#### [TASK DESCRIPTION]
Reproduce each line from the first in the data through the line that contains "# Millimetres. The" exactly; give nothing else.

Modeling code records
+ + +

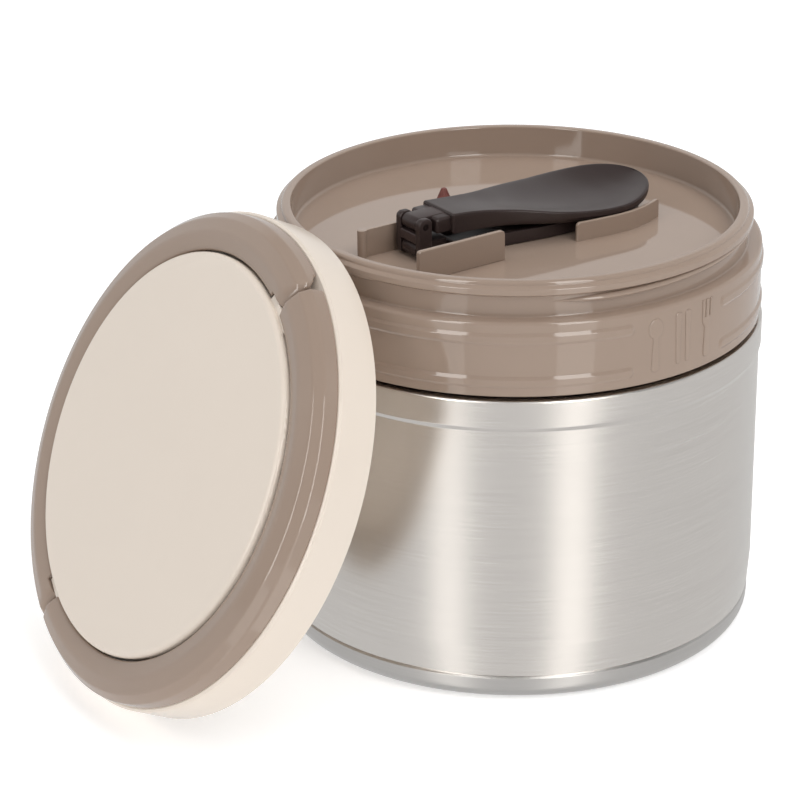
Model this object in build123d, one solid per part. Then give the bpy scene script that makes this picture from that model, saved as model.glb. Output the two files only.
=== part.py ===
from build123d import *
from math import asin, cos, radians, sin, sqrt, tan
import os

# Insulated food jar: a double-walled steel vessel, a screw-on inner lid whose tray holds a
# folding spoon and a vent plug, and an outer cover with a bail handle that leans on the jar.
# Millimetres. The origin is the middle of the base on the table, and +Z is up.

# ---------------------------------------------------------------- driving sizes: steel vessel
body_r = 72.4            # steel body, outside
sheet = 0.6              # thickness of the steel sheet
soft = 0.3               # rounding of every small edge
shell_top = 94.0         # height of the shoulder that the lid's collar stands over
band_proud = 0.6         # how far the rolled band stands out of the body
band_h = 8.0             # height of the rolled band under the shoulder
band_run = 1.4           # height of the slope between the band and the body
band_round = 1.2         # rounding of the band's top edge
shoulder_round = 0.9     # rounding where the shoulder meets the neck
foot_taper = 0.7         # how much the body draws in towards the base
taper_top = 18.0         # where that draw starts
base_h = 7.7             # height of the base cap, up to the groove
base_round = 4.8         # rounding of the bottom edge
groove = 0.5             # bevel on each side of the groove
lip_h = 4.0              # spigot of the base cap inside the shell
stamp_r = 44.0           # inside radius of the ring stamped in the base
stamp_w = 7.0            # width of that ring
stamp_d = 0.8            # depth of that ring
shoulder_w = 5.4         # from the body in to the neck
mouth_z = 114.0          # top of the vessel's mouth
neck_gap = 3.0           # from the neck in to the food liner
liner_floor = 10.0       # underside of the liner
liner_round = 12.0       # rounding of the liner's bottom corner
getter_r = 10.0          # disc of getter metal in the vacuum
getter_h = 1.2

# ---------------------------------------------------------------- driving sizes: inner lid
collar_set = 0.2         # how far the collar stands in from the body
collar_wall = 3.0
collar_gap = 1.5         # dark gap between the collar and the steel shoulder
shoulder_z = 117.9       # top of the collar, where the cover would sit
collar_round = 0.8
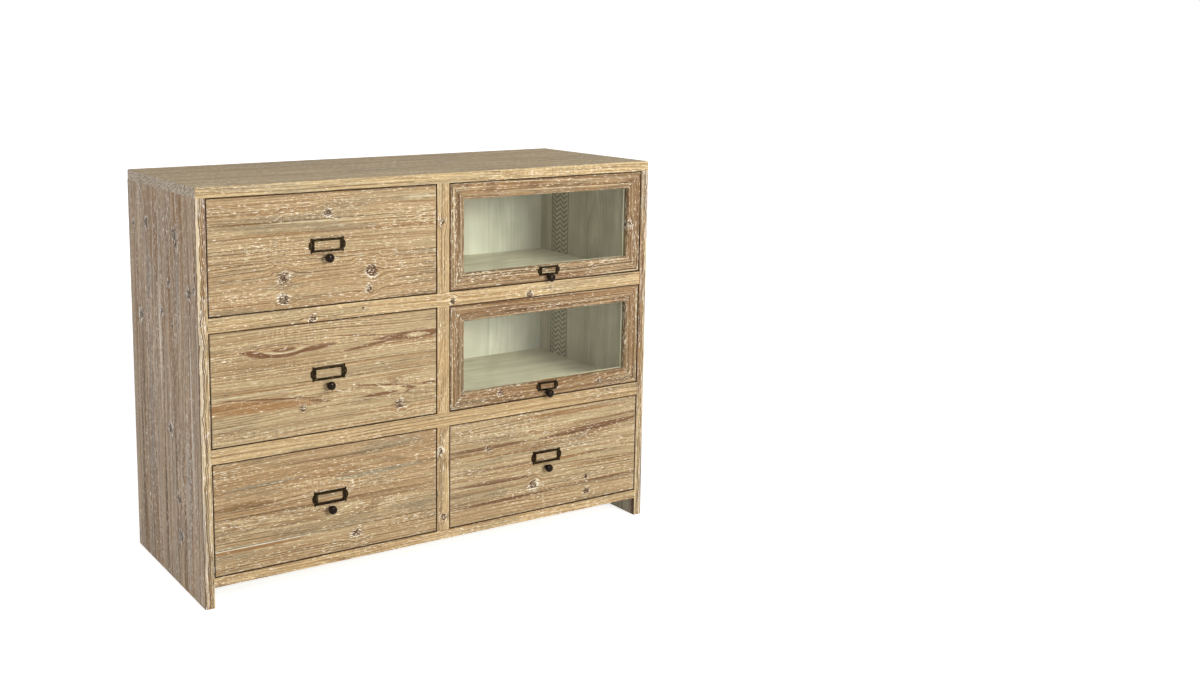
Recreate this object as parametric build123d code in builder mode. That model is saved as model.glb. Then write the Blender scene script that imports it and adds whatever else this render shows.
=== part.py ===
from build123d import *
import os

os.makedirs("parts", exist_ok=True)

# An apothecary chest in old pine: six equal openings in two columns and three rows.
# Four openings hold drawers and two hold glazed flaps that lift from the bottom.
# All sizes are millimetres. +X is the viewer's right, -Y the front and +Z up.
# The origin is under the middle of the chest, on the floor.

# Whole chest
chest_width = 1100
chest_depth = 420
chest_height = 850
row_count = 3

# Boards of the carcass
side_thickness = 20
top_thickness = 22
top_edge_radius = 3.5
top_corner_radius = 3
worn_edge_radius = 1.5
partition_thickness = 20
shelf_thickness = 18
base_thickness = 12
back_thickness = 12
back_inset = 4
back_rebate = 10
housing_depth = 5

# Rails and stiles of the front frame
foot_height = 43
bottom_rail_height = 20
rail_height = 30
frame_depth = 20
stile_width = 30
tenon_length = 9
tenon_shoulder = 5

# Dowels and screws that hold the top and the back
dowel_radius = 4
dowel_length = 28
dowel_count = 4
dowel_end_distance = 40
back_screw_radius = 1.75
back_screw_length = 30
back_screw_head_radius = 3.5
back_screw_head_height = 2

# Fronts, inset in their openings
front_gap = 2.2
front_thickness = 20
front_edge_radius = 1.5

# Drawer box, with lapped dovetails at the front
drawer_rear_gap = 24
drawer_side_thickness = 12
drawer_side_height = 200
drawer_back_thickness = 12
drawer_back_setback = 14
drawer_back_drop = 6
drawer_back_housing = 4
drawer_bottom_thickness = 6
drawer_bottom_rise = 10
drawer_groove_depth = 6
tail_count = 3
tail_length = 12
tail_root_width = 28
tail_slope = 1 / 6

# Runners, guides and stops inside the carcass
runner_gap = 0.3
runner_width = 30
runner_height = 20
guide_height = 12
stop_width = 13
stop_depth = 8
drawer_stop_height = 8
door_stop_height = 25

# Glazed flap: a mitred frame that hangs on two pivot pins near its top edge
door_thickness = 20
door_member_width = 35.5
door_edge_radius = 2.5
sight_bevel = 2
glass_setback = 12
glass_thickness = 3
glass_play = 0.3
glass_rebate = 6
bead_joint = 0.1
pivot_setback = 5
pivot_drop = 5
pivot_radius = 2
pivot_seat = 14
pivot_reach = 12
pivot_clearance = 0.05
pivot_end_space = 1

# Knob, the same on drawers and flaps
knob_reach = 19
knob_head_radius = 9.1
knob_head_height = 14
knob_neck_radius = 3
knob_foot_radius = 5
knob_foot_height = 1.5
screw_radius = 2
screw_bite = 9
screw_head_radius = 4
screw_head_height = 2.5
fixing_clearance = 0.05

# Card holders: the wide one on drawers and the small one on flaps
holder_plate = 1.6
holder_bar_height = 3.2
holder_bevel = 0.8
card_slot = 1
card_overlap = 2
wide_holder = {"width": 74, "height": 27.8, "window": (58.4, 17.8), "ear": 4, "finial": 1.7}
small_holder = {"width": 51, "height": 20, "window": (38.4, 11.6), "ear": 4.2, "finial": 0.8}
lobe_share = 0.3
pin_radius = 0.8
pin_length = 12
pin_head_radius = 1.7
pin_head_height = 1
pin_edge_gap = 1

# Places of the hardware, from the middle of a drawer or the bottom edge of a flap
drawer_holder_rise = 7.8
drawer_knob_drop = 17.8
door_knob_rise = 7.6
door_holder_rise = 23.4

# Sizes that follow from the ones above
front_y = knob_reach - (chest_depth + knob_reach) / 2
back_y = front_y + chest_depth
inside_y = front_y + frame_depth
back_face_y = back_y - back_inset - back_thickness
drawer_length = back_face_y - front_y - drawer_rear_gap
inner_width = chest_width - 2 * side_thickness
side_height = chest_height - top_thickness
opening_width = (inner_width - stile_width) / 2
row_height = (side_height - foot_height - bottom_rail_height) / row_count
row_height -= rail_height * (row_count - 1) / row_count
column_x = (opening_width + stile_width) / 2
front_width = opening_width - 2 * front_gap
front_height = row_height - 2 * front_gap
base_top = foot_height + base_thickness
row_floors = [
    foot_height + bottom_rail_height + row * (row_height + rail_height)
    for row in range(row_count)
]


def save(piece, label):
    """Label a finished piece and write it to its own file."""
    piece.part.label = label
    export_step(piece.part, f"parts/{label}.step")


def block(x, y, z, mode=Mode.ADD):
    """A squared block between two x, two y and two z positions."""
    with Locations((sum(x) / 2, sum(y) / 2, sum(z) / 2)):
        Box(abs(x[1] - x[0]), abs(y[1] - y[0]), abs(z[1] - z[0]), mode=mode)


def front_plane(x, z, setback=0):
    """A plane that faces the viewer, with its own y pointing up."""
    return Plane(origin=(x, front_y + setback, z), x_dir=(1, 0, 0), z_dir=(0, -1, 0))


def rod(plane, radius, length, mode=Mode.ADD):
    """A round rod or hole that runs from a plane against its normal."""
    with BuildSketch(plane) as section:
        Circle(radius)
    extrude(section.sketch, amount=-length, mode=mode)


def stile_mortise(z_start, z_end):
    """The pocket for the tenon on the end of a centre stile."""
    half = stile_width / 2 - tenon_shoulder
    depth = (front_y + tenon_shoulder, inside_y - tenon_shoulder)
    block((-half, half), depth, (z_start, z_end), Mode.SUBTRACT)


# Rails, each with a tenon at both ends and mortises for the stiles

def rail(z, height, stile_above=True, stile_below=True):
    """A rail across the whole front, between the side panels."""
    with BuildPart() as piece:
        block((-inner_width / 2, inner_width / 2), (front_y, inside_y), (z, z + height))
        block(
            (-inner_width / 2 - tenon_length, inner_width / 2 + tenon_length),
            (front_y + tenon_shoulder, inside_y - tenon_shoulder),
            (z + tenon_shoulder, z + height - tenon_shoulder),
        )
        if stile_above:
            stile_mortise(z + height - tenon_length, z + height)
        if stile_below:
            stile_mortise(z, z + tenon_length)
    return piece


bottom_rail = rail(foot_height, bottom_rail_height, stile_below=False)
save(bottom_rail, "bottom_rail")
rail_seats = [(foot_height, bottom_rail_height)]

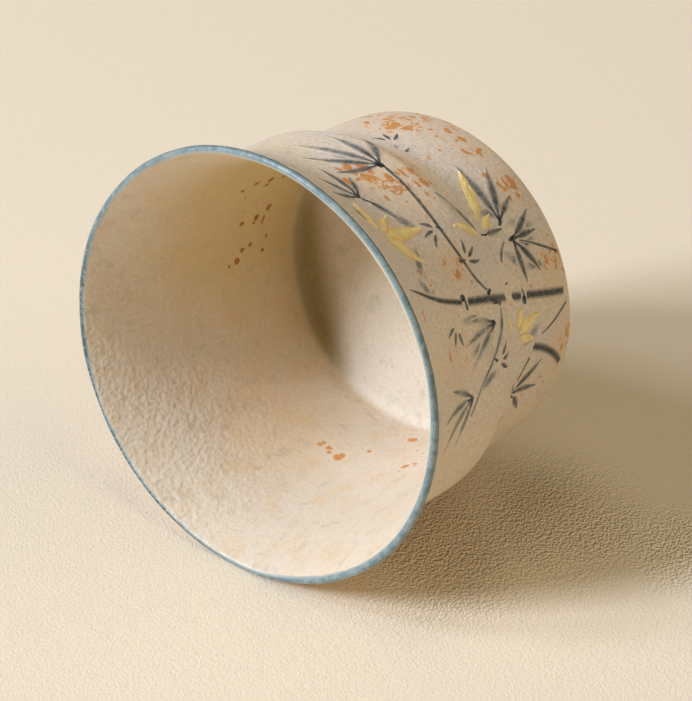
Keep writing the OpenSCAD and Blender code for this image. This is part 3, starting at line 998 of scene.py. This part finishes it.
def spot_on(wall, right_of_front, level):
    """Place and outward direction of the wall at an angle to the front and a level."""
    turn = math.radians(right_of_front - 90)
    out = Vector((math.cos(turn), math.sin(turn), 0))
    start = out * CLEAR_OF_CUP * MM + Vector((0, 0, level * MM))
    return wall.ray_cast(start, -out)[0], out


def write_on_points(piece, name, numbers):
    """Gives every point a number of its own, which the finish reads by this name."""
    made = piece.data.attributes.new(name, "FLOAT", "POINT")
    made.data.foreach_set("value", numbers)


def spread_edges(piece, loads, share):
    """Widens a stroke: each edge point moves away from the crest that it is joined to."""
    moves = {}
    for line in piece.data.edges:
        for here, there in (line.vertices, reversed(line.vertices)):
            if loads[here] == 0.0 and loads[there] == 1.0:
                gap = piece.data.vertices[here].co - piece.data.vertices[there].co
                if here not in moves or gap.length < moves[here].length:
                    moves[here] = gap
    for number, gap in moves.items():
        piece.data.vertices[number].co += gap * share


def wetness(piece, ink_load, hub):
    """Ink pools at the root of a leaf and thins out to its tip."""
    if hub is None:
        return [ink_load] * len(piece.data.vertices)
    return [
        ink_load * max(0.0, 1.0 - (point.co - hub).length / (LEAF_REACH * MM))
        for point in piece.data.vertices
    ]


def keep_upper_side(piece):
    """Clears all but the outer face of a stroke and pairs its triangles."""
    into_edit(piece, "FACE")
    bpy.ops.mesh.select_all(action="DESELECT")
    bpy.ops.object.mode_set(mode="OBJECT")
    for side in piece.data.polygons:
        outward = Vector((side.center.x, side.center.y, 0)).normalized()
        side.select = side.normal.dot(outward) < UPPER_SIDE
    bpy.ops.object.mode_set(mode="EDIT")
    bpy.ops.mesh.delete(type="FACE")
    bpy.ops.mesh.select_all(action="SELECT")
    bpy.ops.mesh.tris_convert_to_quads(face_threshold=math.pi, shape_threshold=math.pi)
    bpy.ops.object.mode_set(mode="OBJECT")


def brush_stroke(node, name, coat, wall, crest_mm, spread, ink_load=1.0, hub=None):
    """The upper face of a CAD stroke, laid on the glaze and given its load of colour."""
    piece = copy_of(node, name)
    loads = [
        1.0 if wall.find_nearest(point.co)[3] > crest_mm * MM else 0.0
        for point in piece.data.vertices
    ]
    spread_edges(piece, loads, spread)
    crest = piece.vertex_groups.new(name="crest")
    for number, amount in enumerate(loads):
        crest.add([number], amount, "REPLACE")
    write_on_points(piece, "load", loads)
    write_on_points(piece, "wet", wetness(piece, ink_load, hub))
    keep_upper_side(piece)
    rounded(piece, STROKE_LEVELS)
    lay_on(piece, coat, INK_HEIGHT)
    return piece


def ink_strokes(coat, wall, ink):
    for node, name, spread, ink_load, middle in INK_STROKES:
        hub = spot_on(wall, *middle)[0] if middle else None
        piece = brush_stroke(node, name, coat, wall, INK_CREST, spread, ink_load, hub)
        thickened(piece, INK_THICKNESS)
        bpy.ops.object.shade_smooth_by_angle(angle=CORNER)
        show(piece, node, ink)


def gold_strokes(coat, wall):
    gold = gold_finish()
    width_mm, height_mm = GOLD_LUMPS
    lumps = cloud("gold_lumps", width_mm)
    for node, name in GOLD_STROKES:
        piece = brush_stroke(node, name, coat, wall, GOLD_CREST, GOLD_SPREAD)
        ragged_edge(piece, *GOLD_RAGGED)
        lay_on(piece, coat, GOLD_HEIGHT)
        thickened(piece, GOLD_THICKNESS)
        apply_modifier(
            piece, "DISPLACE", texture=lumps, texture_coords="LOCAL",
            strength=height_mm * MM, mid_level=0.0, vertex_group="crest",
        )
        bpy.ops.object.shade_smooth_by_angle(angle=CORNER)
        show(piece, node, gold)


def brush_press(wall, middle, heading, length, width, ahead=0.0):
    """One flat oval mark, a little way ahead of its middle, set against the wall."""
    place, out = spot_on(wall, *middle)
    level_way = Vector((-out.y, out.x, 0))
    turn = math.radians(heading)
    way = level_way * math.cos(turn) + Vector((0, 0, math.sin(turn)))
    pick_none()
    bpy.ops.mesh.primitive_circle_add(
        vertices=MARK_SIDES, radius=0.5 * MM, fill_type="TRIFAN",
        location=place + out * MARK_LIFT * MM + way * ahead * MM,
    )
    mark = bpy.context.object
    mark.rotation_euler = Matrix((way, out.cross(way), out)).transposed().to_euler()
    mark.scale = (length, width, 1)
    bpy.ops.object.transform_apply(location=True, rotation=True, scale=True)
    return mark


def joined(marks, name):
    pick(marks[0])
    for mark in marks:
        mark.select_set(True)
    bpy.ops.object.join()
    marks[0].name = name
    return marks[0]


def laid_marks(piece, coat, ragged, height_mm, thickness_mm, finish):
    """Rounds flat marks off, lays them on the glaze and gives them their ink."""
    rounded(piece, STROKE_LEVELS)
    ragged_edge(piece, *ragged)
    lay_on(piece, coat, height_mm)
    thickened(piece, thickness_mm)
    bpy.ops.object.shade_smooth_by_angle(angle=CORNER)
    piece.data.materials.append(finish)
    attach(piece, "root")


def brush_knots(coat, wall):
    """The dark presses of the brush where branches, joints and leaves meet."""
    marks = [brush_press(wall, *knot) for knot in KNOTS]
    ahead = STALK_AHEAD * STALK_LENGTH
    marks += [
        brush_press(wall, middle, heading, STALK_LENGTH, STALK_WIDTH, ahead)
        for middle, headings in STALKS for heading in headings
    ]
    piece = joined(marks, "brush_knots")
    laid_marks(piece, coat, KNOT_RAGGED, KNOT_HEIGHT, KNOT_THICKNESS, knot_finish())


def pale_washes(coat, wall, ink):
    """Thin leaves that the brush laid first: each fades from its middle to its edge."""
    piece = joined([brush_press(wall, *wash) for wash in WASHES], "pale_washes")
    lines_at = [0] * len(piece.data.vertices)
    for line in piece.data.edges:
        for number in line.vertices:
            lines_at[number] += 1
    loads = [1.0 if count > 3 else WASH_EDGE for count in lines_at]
    write_on_points(piece, "load", loads)
    write_on_points(piece, "wet", [WASH_WETNESS] * len(loads))
    laid_marks(piece, coat, WASH_RAGGED, WASH_HEIGHT, WASH_THICKNESS, ink)


def painting(coat):
    ink = ink_finish()
    wall = wall_of("outer_glaze")
    ink_strokes(coat, wall, ink)
    brush_knots(coat, wall)
    pale_washes(coat, wall, ink)
    gold_strokes(coat, wall)


# Studio
def camera():
    data = bpy.data.cameras.new("photo_camera")
    data.lens = LENS_MM
    data.sensor_width = SENSOR_MM
    data.clip_start = NEAREST_SEEN_MM * MM
    made = bpy.data.objects.new("photo_camera", data)
    bpy.context.scene.collection.objects.link(made)
    turn = Matrix((CAMERA_RIGHT, CAMERA_UP, CAMERA_BACK)).transposed().to_4x4()
    made.matrix_world = Matrix.Translation(Vector(CAMERA_PLACE_MM) * MM) @ turn
    bpy.context.scene.camera = made


def lamp(name, aim, width, height, power, colour):
    """A soft window of light, some way off in one direction and turned to the cup."""
    data = bpy.data.lights.new(name, "AREA")
    data.shape = "RECTANGLE"
    data.size = width
    data.size_y = height
    data.energy = power
    data.color = colour
    made = bpy.data.objects.new(name, data)
    bpy.context.scene.collection.objects.link(made)
    away = Vector(aim).normalized()
    side = Vector(CAMERA_UP).cross(away).normalized()
    turn = Matrix((side, away.cross(side), away)).transposed()
    middle = Vector(LAMP_TARGET_MM) * MM + away * LAMP_DISTANCE
    made.matrix_world = Matrix.Translation(middle) @ turn.to_4x4()


def leather_creases(finish, place):
    return grain(finish, place, 0.46, detail=1.0, distortion=0.5)


def leather_finish():
    """Pale leather, its grain with painted light and shade, painted darker in the cup's
    shadow, and clear seen from behind.
    """
    finish = new_finish("pale_leather")
    place = place_on_piece(finish)
    creases = leather_creases(finish, place)
    # Painted light and shade on the grain: each crease against its neighbour toward the
    # light
    aside = Vector(GRAIN_PAINTED_LIGHT_WAY) * GRAIN_SIDE_MM * MM
    beside = vector_sums(finish, "ADD", place, aside)["Vector"]
    painted_grain_light = less(finish, creases, leather_creases(finish, beside))
    near = step_mm(finish, reach_along(finish, place, NEAR_SIDE), NEAR_REACH, (0.2, 1))
    # Where the grain shows most: both its relief and its painted light and shade
    worn = patches(finish, place, LEATHER_PITS)
    colour = shaded(finish, CREAM, step(finish, creases, (0.3, 0.7), (0.98, 1.02)))
    # Painted shadow: the leather darkened in the two patches farthest into the cup's
    # shadow
    painted_shadow = times(finish, patches(finish, place, PAINTED_SHADOW_PITS), 0.40)
    colour = mixed(finish, painted_shadow, colour, LEATHER_PAINTED_SHADOW)
    # The painted light and shade of the creases, strongest where the grain shows most
    painted_grain_shade = times(finish, step(finish, painted_grain_light, (-0.16, 0.16), (-1, 1)), worn)
    painted_grain_shade = plus(finish, times(finish, painted_grain_shade, 0.6), 1.0)
    colour = shaded(finish, colour, painted_grain_shade)
    relief = bumped(finish, times(finish, creases, near), 0.13)
    relief = bumped(finish, times(finish, creases, worn), 0.16, relief)
    dressed(finish, colour, 0.9, relief, LEATHER_GLOSS)
    behind = add(finish, "ShaderNodeNewGeometry").outputs["Backfacing"]
    shadow_ray = add(finish, "ShaderNodeLightPath").outputs["Is Shadow Ray"]
    clear = add(finish, "ShaderNodeBsdfTransparent").outputs[0]
    leather = finish.node_tree.nodes["Principled BSDF"].outputs[0]
    unseen = larger_of(finish, behind, shadow_ray)
    mixed_shaders(finish, unseen, leather, clear, "Material Output")
    return finish


def table():
    """The pale leather that the cup lies on, seen only from its own side."""
    pick_none()
    bpy.ops.mesh.primitive_plane_add(size=TABLE_SIDE)
    made = bpy.context.object
    made.name = "table_top"
    turn = Vector(TABLE_NORMAL).to_track_quat("Z", "Y").to_matrix().to_4x4()
    made.matrix_world = Matrix.Translation(Vector(TABLE_POINT_MM) * MM) @ turn
    bpy.ops.object.transform_apply(location=True, rotation=True, scale=True)
    made.data.materials.append(leather_finish())


def room():
    """Soft warm light from all round, and the table's own colour behind everything."""
    world = bpy.data.worlds.new("studio")
    bpy.context.scene.world = world
    world.use_nodes = True
    light = world.node_tree.nodes["Background"]
    light.inputs["Color"].default_value = FILL_LIGHT + (1,)
    light.inputs["Strength"].default_value = ROOM_LIGHT
    seen = add(world, "ShaderNodeBackground")
    seen.inputs["Color"].default_value = CREAM
    seen.inputs["Strength"].default_value = 1.0
    camera_ray = add(world, "ShaderNodeLightPath").outputs["Is Camera Ray"]
    mixed_shaders(world, camera_ray, light.outputs[0], seen.outputs[0], "World Output")


def studio():
    camera()
    table()
    room()
    for window in LAMPS:
        lamp(*window)
    bpy.context.scene.view_settings.view_transform = "Standard"


painting(vessel())
studio()

pick_none()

+ + +

#### [TASK OUTPUT]
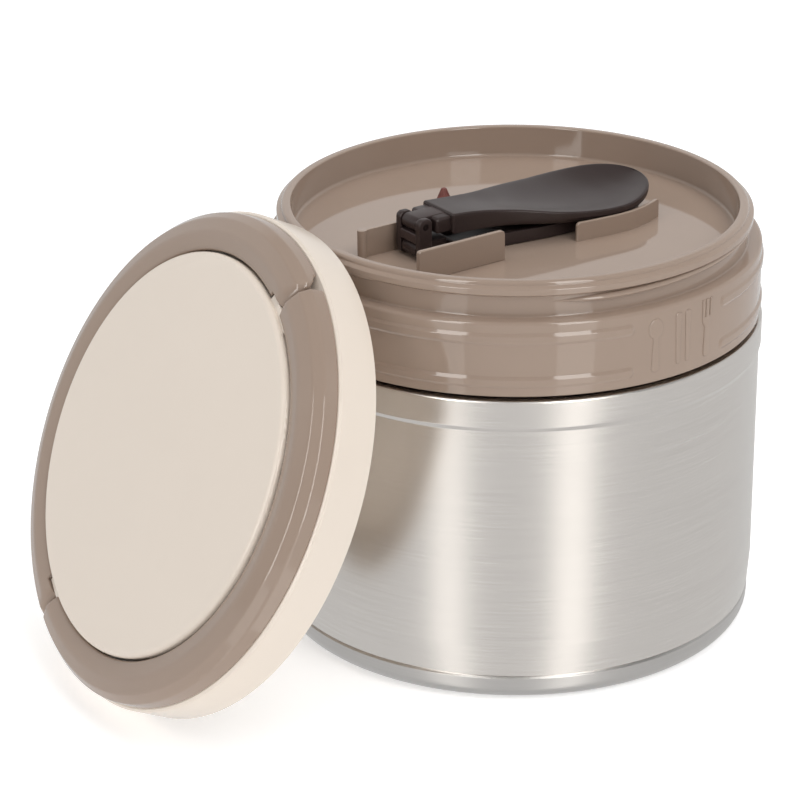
Model this object in build123d, one solid per part. Then give the bpy scene script that makes this picture from that model, saved as model.glb. Output the two files only.
=== part.py ===
from build123d import *
from math import asin, cos, radians, sin, sqrt, tan
import os

# Insulated food jar: a double-walled steel vessel, a screw-on inner lid whose tray holds a
# folding spoon and a vent plug, and an outer cover with a bail handle that leans on the jar.
# Millimetres. The origin is the middle of the base on the table, and +Z is up.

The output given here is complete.